For guidance of the trial courts and litigants we observe that immunity of officers, directors, etc., was not raised in Grantham, *1146 nor was it addressed. Neither was it properly raised, nor is it addressed here. Even if it be assumed that officers, directors, etc., may be held immune from suit by an injured employee of the corporation without violating Section 13 of the Constitution of Alabama of 1901 there remains the question of whether he, or she, is immune from suit by the injured employee when standing in the shoes of the corporate entity as such. The answer to this question may well turn on the nature of the function or work being performed by the officer or director who may then become a co-employee of the injured employee. Mount Pleasant Mining Corp. v. Vermeulen, 117 Ind.App. 33, 65 N.E.2d 642 (1946). The North Carolina Supreme Court in Jones v. Planters' National Bank & Trust Co., 206 N.C. 214, 173 S.E. 595 (1934), held the test to be not the title of the person, but the nature and quality of the act he is performing. Although these cases deal with officers seeking employee status in order to claim workmen's compensation, we find this test one which may be applicable in resolving the question implicit in the arguments, pro and con, on the question of whether one holding a position as corporate officer, director, etc. may be legally immunized by the statute from suit by an injured corporate employee.
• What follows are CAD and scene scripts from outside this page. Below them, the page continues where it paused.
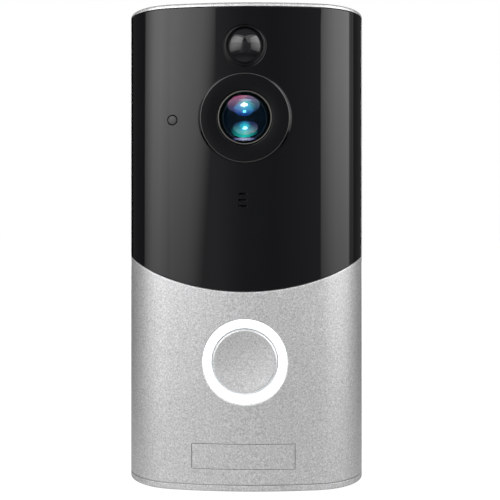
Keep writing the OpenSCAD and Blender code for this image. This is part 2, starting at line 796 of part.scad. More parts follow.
module wifi_antenna() {
  color([0.8, 0.7, 0.45]) union() {
    block(-9, 9, main_y - 4, main_y - 3.7, 57.4, 59.4);
    block(-9, -8.6, main_y - 4, main_y, 57.4, 59.4);
    block(-5, -4.6, main_y - 4, main_y, 57.4, 59.4);
  }
}

module link_flex() {
  color([0.55, 0.35, 0.1]) union() {
    pad(0, -3.5, 8, 27, -26.77, -26.65);
    pad(0, 8, 12, 4, -26.77, -26.65);
    pad(0, -15, 12, 4, -26.77, -26.65);
  }
}

// ---------------------------------------------------------------- button

module light_ring() {
  color([0.93, 0.95, 0.97]) difference() {
    union() {
      intersection() {
        bar(0, bell_z, front_y - 1, -29.2, ring_r, ring_r, fn_l);
        plan(0.1, -1, bell_z - 15, bell_z + 15);
      }
      bar(0, bell_z, -30, -29.2, 12.4, 12.4, fn_l);
    }
    bar(0, bell_z, front_y - 2, -20, ring_bore_r, ring_bore_r, fn_l);
    bar(0, bell_z, -31.3, -20, 9.75, 9.75, fn_l);
  }
}

module ring_reflector() {
  color([0.9, 0.9, 0.9]) difference() {
    bar(0, bell_z, -29.15, -27.85, 12.4, 12.4, fn_m);
    bar(0, bell_z, -30, -28.3, 11.9, 11.9, fn_m);
    bar(0, bell_z, -30, -27, 8.6, 8.6, fn_m);
    for (i = [0:ring_led_count - 1]) ring_place(i) pad(10.4, bell_z, 2, 2.6, -30, -27);
  }
}

// turns its child about the button's axis
module ring_place(i) {
  translate([0, 0, bell_z]) rotate([0, i * 360 / ring_led_count + 22.5, 0]) translate([0, 0, -bell_z])
    children();
}

module ring_leds() {
  color([0.95, 0.92, 0.75]) for (i = [0:ring_led_count - 1]) ring_place(i) difference() {
    pad(10.4, bell_z, 1.4, 2, -28.5, board_y);
    bar(10.4, bell_z, -29, -28.35, 0.5, 0.5, 16);
  }
}

// section of the cap as [radius, distance from the wall], from its back to the dished face
function cap_pts() =
  let (face = body_d - 0.2, rim = sqrt(dish * dish - dish_r * dish_r))
  concat(
    [[0, 30.32], [1.6, 30.32], [1.6, 30.4], [9.4, 30.4], [9.4, 31.2], [cap_r, 31.2],
      [cap_r, face - 0.35], [cap_r - 0.35, face]],
    [for (i = [dish_steps:-1:0])
      let (r = dish_r * i / dish_steps) [r, face + rim - sqrt(dish * dish - r * r)]]
  );

module button_cap() {
  color([0.72, 0.72, 0.73]) difference() {
    translate([0, 0, bell_z]) rotate([90, 0, 0]) rotate_extrude($fn = fn_l) polygon(cap_pts());
    // hollow behind the face, with a cross of ribs
    difference() {
      bar(0, bell_z, -31.4, -29, 7.6, 7.6, fn_m);
      bar(0, bell_z, -32, -28, 2.4, 2.4);
      pad(0, bell_z, 16, 1, -32, -28);
      pad(0, bell_z, 1, 16, -32, -28);
    }
  }
}

module button_board() {
  color([0.05, 0.25, 0.12]) difference() {
    block(-21.9, 21.9, board_y, board_y + board_t, -47, -13.2);
    for (sx = [-1, 1], i = [2, 3]) board_hole(sx * front_post_x, front_post_zs[i]);
  }
}

module switch_body() {
  color([0.1, 0.1, 0.1]) difference() {
    pad(0, bell_z, 6, 6, -29.3, board_y);
    bar(0, bell_z, -30, -28, 1.75, 1.75);
    for (sx = [-1, 1], sz = [-1, 1]) bar(sx * 2.3, bell_z + sz * 2.3, -30, -29.1, 0.35, 0.35, 16);
  }
}

module switch_plunger() {
  color([0.75, 0.55, 0.2]) union() {
    bar(0, bell_z, -30.25, -30.05, 1.5, 1.7);
    bar(0, bell_z, -30.05, -28.75, 1.7, 1.7);
  }
}

// ---------------------------------------------------------------- speaker

// prism with a rounded plan, lying in XY about the speaker's axis
module speaker_prism(w, d, z0, z1) {
  translate([0, speaker_y, z0]) linear_extrude(height = z1 - z0) rounded(w, d, d / 2 - 0.5);
}

module speaker_gasket() {
  color([0.1, 0.1, 0.1]) difference() {
    speaker_prism(28, 13.6, -60, -59.45);
    speaker_prism(24.5, 10.4, -61, -59);
  }
}

module speaker_frame() {
  color([0.12, 0.12, 0.12]) difference() {
    speaker_prism(28, 13.6, -59.4, -55.6);
    speaker_prism(25.6, 11.2, -60, -57.4);
    translate([0, speaker_y, -60]) cylinder(h = 8, r = 4.9, $fn = fn_m);
    for (sx = [-1, 1]) translate([sx * 9, speaker_y, -60]) cylinder(h = 8, r = 1.6, $fn = fn_s);
  }
}

module speaker_cone() {
  color([0.2, 0.2, 0.21]) difference() {
    union() {
      speaker_prism(25.2, 10.8, -59.2, -58.8);
      translate([0, speaker_y, -58.85]) cylinder(h = 0.7, r1 = 4.6, r2 = 3.6, $fn = fn_m);
      translate([0, speaker_y, -58.2]) cylinder(h = 0.9, r = 3.4, $fn = fn_m);
    }
    translate([0, speaker_y, -59.3]) cylinder(h = 0.9, r1 = 4.3, r2 = 3.2, $fn = fn_m);
    translate([0, speaker_y, -58.5]) cylinder(h = 2, r = 3.1, $fn = fn_m);
  }
}

module speaker_magnet() {
  color([0.6, 0.6, 0.62]) difference() {
    translate([0, speaker_y, -57.9]) cylinder(h = 3.4, r = 4.8, $fn = fn_m);
    translate([0, speaker_y, -58]) difference() {
      cylinder(h = 2, r = 3.8, $fn = fn_m);
      translate([0, 0, -1]) cylinder(h = 4, r = 2.7, $fn = fn_m);
    }
  }
}

// ---------------------------------------------------------------- battery

module battery_cells() {
  color([0.15, 0.3, 0.55]) for (sx = [-1, 1]) translate([sx * 9.4, -cell_d, cell_z]) difference() {
    union() {
      cylinder(h = cell_len, r = cell_r, $fn = fn_m);
      translate([0, 0, cell_len - eps]) cylinder(h = 1, r = 2.75, $fn = fn_s);
    }
    // crimp groove below the shoulder
    translate([0, 0, cell_len - 2.2]) difference() {
      cylinder(h = 0.8, r = cell_r + 1, $fn = fn_m);
      translate([0, 0, -1]) cylinder(h = 3, r = cell_r - 0.3, $fn = fn_m);
    }
  }
}

module battery_contacts() {
  color([0.75, 0.72, 0.6]) for (sx = [-1, 1]) {
    // stacked turns of the spring, drawn as one ribbed cone
    translate([sx * 9.4, -cell_d, 0]) rotate_extrude($fn = fn_m)
      polygon([[2, tub_low + 1.05], [6, tub_low + 1.05], [6, -52.3], [4.8, -52.1], [5.2, -51.9], [5.2, -51.5],
        [4.1, -51.3], [4.5, -51.1], [4.5, -50.7], [3.4, -50.5], [3.8, -50.3], [3.8, cell_z - eps],
        [2, cell_z - eps]]);
    pad_top(sx);
  }
}

// flat contact above one cell
module pad_top(sx) {
  difference() {
    block(sx * 9.4 - 5, sx * 9.4 + 5, -cell_d - 5, -cell_d + 5, cell_z + cell_len + 1, tub_top - tub_t - eps);
    translate([sx * 9.4, -cell_d, cell_z + cell_len + 1.3]) cylinder(h = 3, r = 3.6, $fn = fn_s);
  }
}

module battery_door() {
  color([0.16, 0.16, 0.17]) difference() {
    union() {
      block(-door_half, door_half, -6.7, rear_out - 0.1, door_pivot_z - 1, door_top);
      axle(-door_half, door_half, pivot_y, door_pivot_z, 1.3);
      axle(-20.8, 20.8, pivot_y, door_pivot_z, 1);
    }
    // finger notch and a shallow frame of grip lines
    pad(0, 14.6, 12, 4, -5.8, 0);
    for (i = [0:3]) pad(0, 10.4 - i * 1.6, 12, 0.6, -5.5, 0);
  }
}

// ---------------------------------------------------------------- service side

module usb_socket() {
  color([0.75, 0.75, 0.76]) union() {
    difference() {
      round_plate(usb_x, usb_z, 9, 3.3, 1.5, -11.6, -5.05);
      round_plate(usb_x, usb_z, 8.4, 2.7, 1.3, -10.8, -4);
    }
    pad(usb_x, usb_z, 6.6, 0.7, -11, -7.3);
  }
}

module usb_flap() {
  color([0.09, 0.09, 0.09]) union() {
    block(flap_x, -5.4, -4.9, -3.8, usb_z - 3.8, usb_z + 3.8);
    pad(usb_x, usb_z, 6.4, 1.6, -6.4, -4.85);
    translate([flap_x, flap_y, usb_z - 3.8]) cylinder(h = 7.6, r = 0.95, $fn = fn_s);
    translate([flap_x, flap_y, usb_z - 5.2]) cylinder(h = 10.4, r = 0.55, $fn = fn_s);
    // thumb lip
    block(-6.4, -5.4, -3.9, -3.2, usb_z - 2.5, usb_z + 2.5);
  }
}

module terminal_block() {
  color([0.1, 0.1, 0.1]) difference() {
    pad(0, terminal_z, 14, 8, main_y + board_t, rear_out - 0.1);
    for (sx = [-1, 1]) {
      bar(sx * 3.5, terminal_z, -9.5, 0, 1.25, 1.25);
      pad(sx * 3.5, terminal_z, 5.4, 9, -6.1, 0);
    }
  }
}

module terminal_screws() {
  color([0.78, 0.76, 0.7]) for (sx = [-1, 1]) screw(sx * 3.5, terminal_z, -9.2, -5.5, -3.6, 1.15, 2.4);
}

module reset_button() {
  color([0.85, 0.45, 0.1]) union() {
    bar(reset_x, usb_z, -8, -4.95, 1.95, 1.95);
    bar(reset_x, usb_z, -4.95, -4.75, 1.95, 1.75);
    bar(reset_x, usb_z, -7.8, -6.95, 3, 3);
  }
}

module reset_switch() {
  color([0.75, 0.75, 0.76]) union() {
    pad(reset_x, usb_z, 4.5, 4.5, main_y + board_t, -9.6);
    bar(reset_x, usb_z, -9.65, -8.65, 0.9, 1);
  }
}

// ---------------------------------------------------------------- output

wall_bracket();
security_screw();
rear_housing();
front_shell();
front_panel();
end_plate();
end_plate_screws();
name_plate();
case_gasket();
case_screws();
camera_window();
lens_trim_ring();
lens_retaining_ring();
lens_front_element();
lens_inner_element();
lens_barrel();
lens_holder();
ir_filter_frame();
ir_cut_glass();
image_sensor();
camera_board();
camera_screws();
light_baffle();
ir_led_board();
ir_leds();
pir_dome();
pir_bezel();
pir_sensor();
light_pipe();
light_sensor();
mic_boot();
mic_capsule();
sensor_board();
front_board_screws();
main_board();
main_board_screws();
main_chips();
rf_shield();
wifi_antenna();
link_flex();
light_ring();
ring_reflector();
ring_leds();
button_cap();
button_board();
switch_body();
switch_plunger();
speaker_frame();
speaker_cone();
speaker_magnet();
speaker_gasket();
battery_cells();
battery_contacts();
battery_door();
usb_socket();
usb_flap();
terminal_block();
terminal_screws();
reset_button();
reset_switch();
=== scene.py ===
"""Video doorbell: the looks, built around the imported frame. Lengths named in mm are in the row frame."""
import json
import math

import bmesh
import bpy
import numpy as np
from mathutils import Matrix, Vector, geometry


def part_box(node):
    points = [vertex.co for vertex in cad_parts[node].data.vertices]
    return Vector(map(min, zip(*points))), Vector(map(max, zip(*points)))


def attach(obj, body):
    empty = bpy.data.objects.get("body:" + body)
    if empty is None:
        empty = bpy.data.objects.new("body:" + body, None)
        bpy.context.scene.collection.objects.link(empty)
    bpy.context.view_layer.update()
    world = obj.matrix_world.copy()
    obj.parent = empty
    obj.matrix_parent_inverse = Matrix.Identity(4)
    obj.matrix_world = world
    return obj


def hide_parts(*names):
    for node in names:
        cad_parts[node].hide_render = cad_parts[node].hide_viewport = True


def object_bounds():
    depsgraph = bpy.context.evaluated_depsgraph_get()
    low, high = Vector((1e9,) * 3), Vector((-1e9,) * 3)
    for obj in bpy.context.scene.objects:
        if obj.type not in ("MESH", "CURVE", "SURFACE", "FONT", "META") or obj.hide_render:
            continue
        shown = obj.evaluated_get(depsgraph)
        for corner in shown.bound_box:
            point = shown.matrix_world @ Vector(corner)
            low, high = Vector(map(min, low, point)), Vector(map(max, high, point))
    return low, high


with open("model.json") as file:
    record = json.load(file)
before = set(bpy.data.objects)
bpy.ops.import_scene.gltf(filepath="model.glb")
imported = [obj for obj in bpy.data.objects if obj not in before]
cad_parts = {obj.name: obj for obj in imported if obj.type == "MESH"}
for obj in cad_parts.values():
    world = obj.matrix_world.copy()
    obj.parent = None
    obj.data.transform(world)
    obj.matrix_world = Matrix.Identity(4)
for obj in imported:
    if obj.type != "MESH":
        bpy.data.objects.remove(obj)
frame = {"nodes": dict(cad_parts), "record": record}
cad_low, cad_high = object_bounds()
NODES = frame["nodes"]
MM = 0.001

# ---------- sizes, in mm


def mm_box(node):
    """A CAD node's lowest and highest corners, in mm."""
    low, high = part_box(node)
    return [c / MM for c in low], [c / MM for c in high]


def mm_middle(node):
    low, high = mm_box(node)
    return [(a + b) / 2 for a, b in zip(low, high)]


SHELL_LOW, SHELL_HIGH = mm_box("front_shell")
PANEL_LOW, PANEL_HIGH = mm_box("front_panel")
HALF_W = SHELL_HIGH[0]
JOINT_Y = mm_box("end_plate")[1][1]
FRONT_Y = -33.0
FRONT_R = 110.0
CORNER_R = 15.0
CORNER_X = HALF_W - CORNER_R
FRONT_CY = FRONT_Y + FRONT_R
CORNER_CY = FRONT_CY - math.sqrt((FRONT_R - CORNER_R) ** 2 - CORNER_X**2)
MEET = math.asin(CORNER_X / (FRONT_R - CORNER_R))
S_MEET = FRONT_R * MEET
S_SIDE = S_MEET + CORNER_R * (math.pi / 2 - MEET)
S_BACK = S_SIDE + JOINT_Y - CORNER_CY

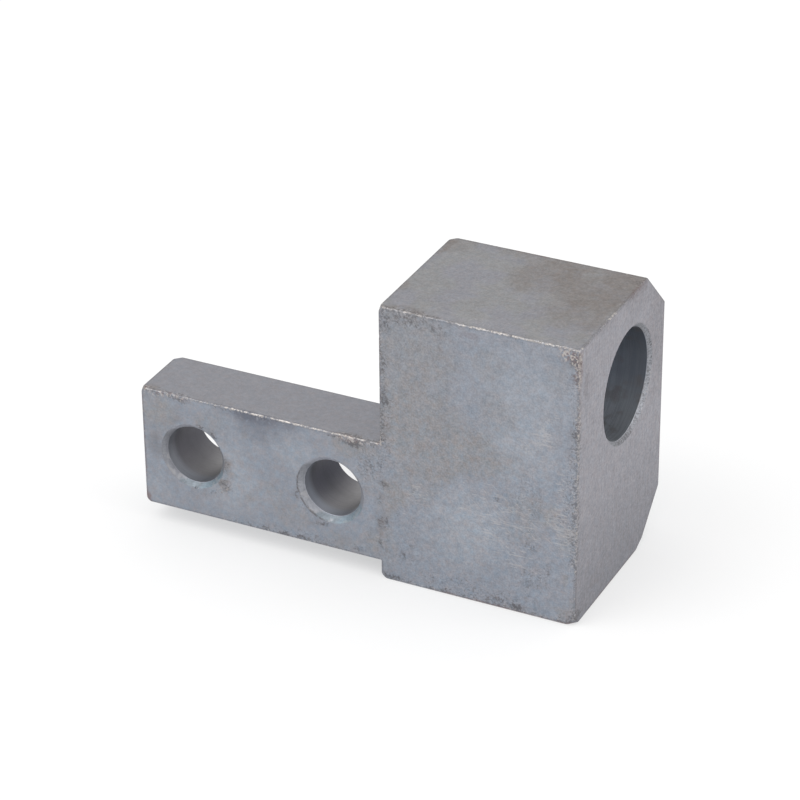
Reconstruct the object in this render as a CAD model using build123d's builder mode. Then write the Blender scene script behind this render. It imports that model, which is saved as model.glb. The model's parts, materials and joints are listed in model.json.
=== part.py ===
"""Support bracket for a leadscrew: a bored block with a flat bolting arm, all in one solid.

Millimetres. The origin lies on the bore's axis, midway along the block. +X runs along the bore, out
of the end away from the arm, +Y away from the mounting face, and +Z up.
"""
import os

from build123d import *

# Block
block_length = 22.0
block_depth = 22.2
block_height = 32.0
back_chamfer = 5.0

# Bore for the screw's journal
bore_diameter = 12.0
bore_from_mounting_face = 12.6
bore_above_base = 21.9
bore_mouth_chamfer = 0.4

# Arm
arm_length = 28.1
arm_height = 14.0
arm_thickness = 7.7
arm_above_base = 2.1

# Bolt holes, clearance for 6 mm screws
bolt_diameter = 6.0
bolt_clearance = 0.6
end_hole_from_arm_end = 6.0
near_hole_from_block = 5.8
end_hole_chamfer = 0.5
near_hole_chamfer = 0.6
hole_back_chamfer = 0.2

# Rounding of every edge, inner corners included
edge_radius = 0.3

# Places that follow from the sizes above
mounting_face_y = -bore_from_mounting_face
back_face_y = mounting_face_y + block_depth
base_z = -bore_above_base
top_z = base_z + block_height
shoulder_x = -block_length / 2
arm_end_x = shoulder_x - arm_length
arm_mid_z = base_z + arm_above_base + arm_height / 2
bolt_spacing = arm_length - near_hole_from_block - end_hole_from_arm_end
bolts_mid_x = shoulder_x - near_hole_from_block - bolt_spacing / 2

with BuildPart() as bracket:
    # Block, its section drawn square to the bore
    with BuildSketch(Plane.YZ.offset(shoulder_x)):
        with Locations(((mounting_face_y + back_face_y) / 2, (base_z + top_z) / 2)):
            Rectangle(block_depth, block_height)
    extrude(amount=block_length)

    # Two wide chamfers along the back
    back_edges = bracket.edges().filter_by(Axis.X).group_by(Axis.Y)[-1]
    chamfer(back_edges, length=back_chamfer)

    # Arm, level with the mounting face
    with BuildSketch(Plane.XZ.offset(-mounting_face_y)):
        with Locations(((arm_end_x + shoulder_x) / 2, arm_mid_z)):
            Rectangle(arm_length, arm_height)
    extrude(amount=-arm_thickness)

    # Rounded edges and arm roots
    fillet(bracket.edges(), radius=edge_radius)

    # Bolt holes through the arm
    with BuildSketch(Plane.XZ.offset(-mounting_face_y)):
        with Locations((bolts_mid_x, arm_mid_z)):
            with GridLocations(bolt_spacing, 0, 2, 1):
                Circle((bolt_diameter + bolt_clearance) / 2)
    extrude(amount=-arm_thickness, mode=Mode.SUBTRACT)
    hole_rims = bracket.edges(Select.LAST).filter_by(GeomType.CIRCLE).group_by(Axis.Y)
    end_rim, near_rim = hole_rims[0].sort_by(Axis.X)
    back_rims = hole_rims[-1]
    chamfer(end_rim, length=end_hole_chamfer)
    chamfer(near_rim, length=near_hole_chamfer)
    chamfer(back_rims, length=hole_back_chamfer)

    # Bore through the block
    with BuildSketch(Plane.YZ.offset(shoulder_x)):
        Circle(bore_diameter / 2)
    extrude(amount=block_length, mode=Mode.SUBTRACT)
    bore_rims = bracket.edges(Select.LAST).filter_by(GeomType.CIRCLE)
    chamfer(bore_rims, length=bore_mouth_chamfer)

bracket.part.label = "bracket"

os.makedirs("parts", exist_ok=True)
export_step(bracket.part, "parts/bracket.step")
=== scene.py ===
"""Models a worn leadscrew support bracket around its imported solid, and sets a studio stage for it.

Lengths are metres in the solid's own frame. The origin lies on the bore's axis, midway along the
block; +X runs out of the end away from the arm, +Y away from the mounting face, and +Z up.
"""
import json
import math
import random

import bmesh
import bpy
from bpy.props import FloatProperty, FloatVectorProperty, IntProperty, PointerProperty
from bpy.types import NodeSocket, Operator, Panel, PropertyGroup
from mathutils import Matrix, Vector
from mathutils.bvhtree import BVHTree


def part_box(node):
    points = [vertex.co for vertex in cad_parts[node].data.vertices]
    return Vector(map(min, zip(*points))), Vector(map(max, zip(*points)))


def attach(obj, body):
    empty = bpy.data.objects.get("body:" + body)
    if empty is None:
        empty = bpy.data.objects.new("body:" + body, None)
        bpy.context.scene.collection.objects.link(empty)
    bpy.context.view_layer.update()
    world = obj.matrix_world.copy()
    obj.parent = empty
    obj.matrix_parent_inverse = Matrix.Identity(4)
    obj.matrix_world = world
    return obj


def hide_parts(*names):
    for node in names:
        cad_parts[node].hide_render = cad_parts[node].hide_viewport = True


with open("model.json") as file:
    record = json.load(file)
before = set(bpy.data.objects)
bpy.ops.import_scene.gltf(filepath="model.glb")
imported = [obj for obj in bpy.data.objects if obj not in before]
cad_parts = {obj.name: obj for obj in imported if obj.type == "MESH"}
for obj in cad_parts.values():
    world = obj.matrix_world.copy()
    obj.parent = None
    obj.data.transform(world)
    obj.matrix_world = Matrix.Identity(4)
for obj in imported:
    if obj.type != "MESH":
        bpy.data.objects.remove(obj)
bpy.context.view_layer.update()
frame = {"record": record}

bl_info = {
    "name": "Leadscrew Support Bracket",
    "version": (1, 0, 0),
    "blender": (4, 5, 0),
    "location": "View3D > Sidebar > Bracket",
    "description": "Models a worn leadscrew support bracket and a studio stage for it",
    "category": "Add Mesh",
}

CAD_NODE = "bracket"
PIECE_NAME = "worn_bracket"
WEAR_DEPTH = "wear_depth"

MM = 0.001
LOW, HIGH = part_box(CAD_NODE)
MOUNTS = {mount["name"]: mount for mount in frame["record"]["mounts"]}
BORE_RADIUS = MOUNTS["leadscrew_bore"]["dims"]["r_mm"] * MM
BOLTS_CENTRE = Vector(MOUNTS["arm_bolt_holes"]["pos_m"])
BOLT_SPACING = MOUNTS["arm_bolt_holes"]["dims"]["spacing_x_mm"] * MM
BOLT_HOLE_RADIUS = MOUNTS["arm_bolt_holes"]["dims"]["hole_r_mm"] * MM
END_BOLT_X = BOLTS_CENTRE.x - BOLT_SPACING / 2
NEAR_BOLT_X = BOLTS_CENTRE.x + BOLT_SPACING / 2

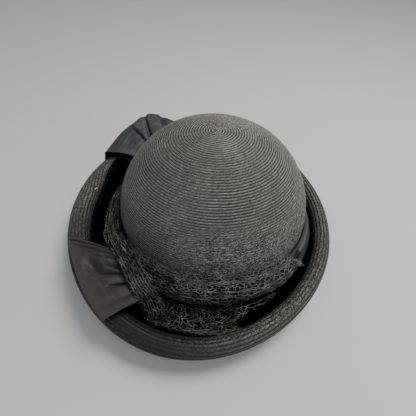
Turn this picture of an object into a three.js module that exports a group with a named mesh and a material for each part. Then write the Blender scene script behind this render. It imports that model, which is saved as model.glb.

An officer may exercise a dual function and enjoy a dual capacity in a corporation. Depending on his, or her, function at the time of injury, he, or she, may not be immune from suit by an injured employee.

Which function the officer is fulfilling is a matter of fact. In small closely held corporations the likelihood of officers or directors acting as employees is greater than that in larger corporations. See In re Raynes, 66 Ind.App. 321, 118 N.E. 387 (1917).

Nevertheless, no evidence concerning the Watkinses' functional role in the corporation at the time of Jones' injury is present in this case. The judgment of the circuit court must, therefore, be reversed and the cases remanded for further proceedings not inconsistent with this opinion.



TORBERT, C. J., concurs in the result.